William Casby, one of the last living Americans born into slavery, surrounded by several generations of his family, Algiers, Louisiana, March 24, 1963. “It is necessary, while in darkness, to know that there is a light somewhere,” Baldwin writes in Nothing Personal. “To know that in oneself, waiting to be found, there is a light. What the light reveals is danger, and what it demands is faith.”

Avedon utilized his signature minimalist approach to give the portrait a “forensic” intensity. By stripping away environmental context, Avedon forces the viewer to confront Casby’s physical presence, the “avalanche of age” reflected in his deep wrinkles and steady gaze.

This large-format camera captured immense detail, emphasizing the texture of Casby’s skin and the sheer size of his hands, which many viewers note look like those of a man who worked hard his entire life (he was a longshoreman for decades).

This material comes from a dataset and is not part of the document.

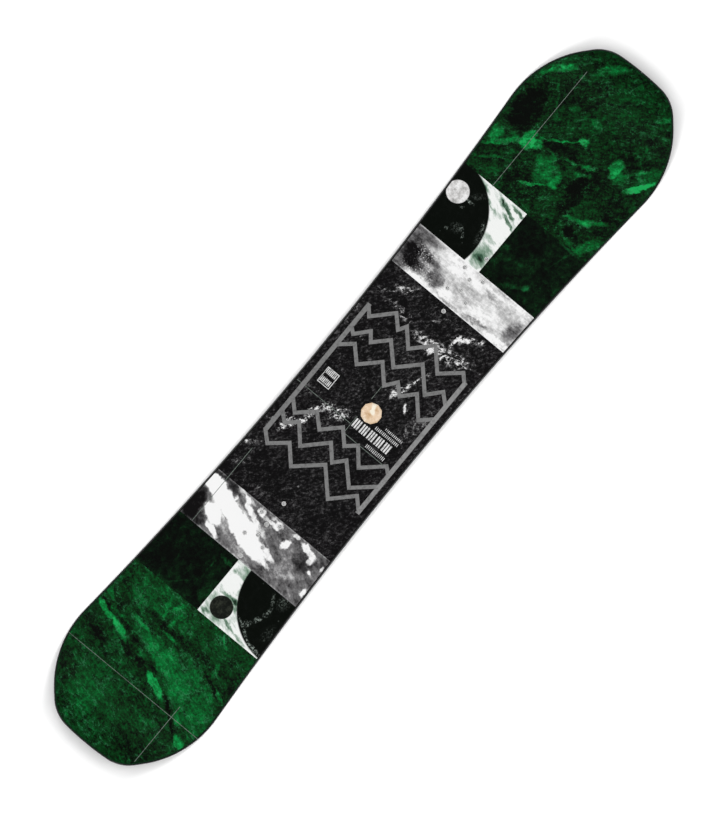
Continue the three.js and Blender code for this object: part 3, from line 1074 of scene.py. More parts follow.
@dataclass
class RunningBase:
    """Base, steel edges and rubber foil: what meets the snow."""

    form: BoardForm
    edge_width: float = 2.2
    fit: float = 0.3
    flange_inset: float = 8.8
    foil_rim: tuple[float, float] = (0.5, 9.0)
    chamfer: float = 0.25

    def edge_section(self) -> list[RimPoint]:
        """Gives the closed L section of an edge, its outer corners just broken."""
        cut = self.chamfer
        return [
            (cut, Level(0.0)),
            (self.edge_width, Level(0.0)),
            (self.edge_width, Level(FLANGE_FLOOR)),
            (self.flange_inset, Level(FLANGE_FLOOR)),
            (self.flange_inset, Level(EDGE_TOP)),
            (cut, Level(EDGE_TOP)),
            (0.0, Level(EDGE_TOP - cut)),
            (0.0, Level(cut)),
        ]

    def build(self) -> None:
        """Builds and dresses the pieces."""
        rows = self.form.side()
        rim = [(self.edge_width + self.fit, Level(0.0)), (self.edge_width + self.fit, Level(BASE_TOP))]
        sole = self.form.plate("running_base", rows, rim)
        finish_piece(sole, [SINTERED_BASE.build()], "base", ["base"])
        steel = GROUND_STEEL.build()
        rubber = RUBBER_FOIL.build()
        outer, inner = self.foil_rim
        floor, roof = Level(FOIL[0]), Level(FOIL[1])
        foil_section = [(outer, floor), (inner, floor), (inner, roof), (outer, roof)]
        for side in Side:
            word = side.name.lower()
            edge = self.form.rail(f"edge_{word}", rows, self.edge_section(), side)
            finish_piece(edge, [steel], "edge_steel", [f"steel_edge_{word}"])
            foil = self.form.rail(f"foil_{word}", rows, foil_section, side)
            finish_piece(foil, [rubber], "rubber_foil", [f"rubber_foil_{word}"])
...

William Casby, Algiers, Louisiana, March 24, 1963.

The photograph is often cited by historians and critics (including Roland Barthes in Camera Lucida) for its ability to collapse time. When it was published, it served as a reminder that slavery was not “ancient history;” the man in the photo had personally experienced it, yet was alive to hold a child who would grow up in the space-age 20th century.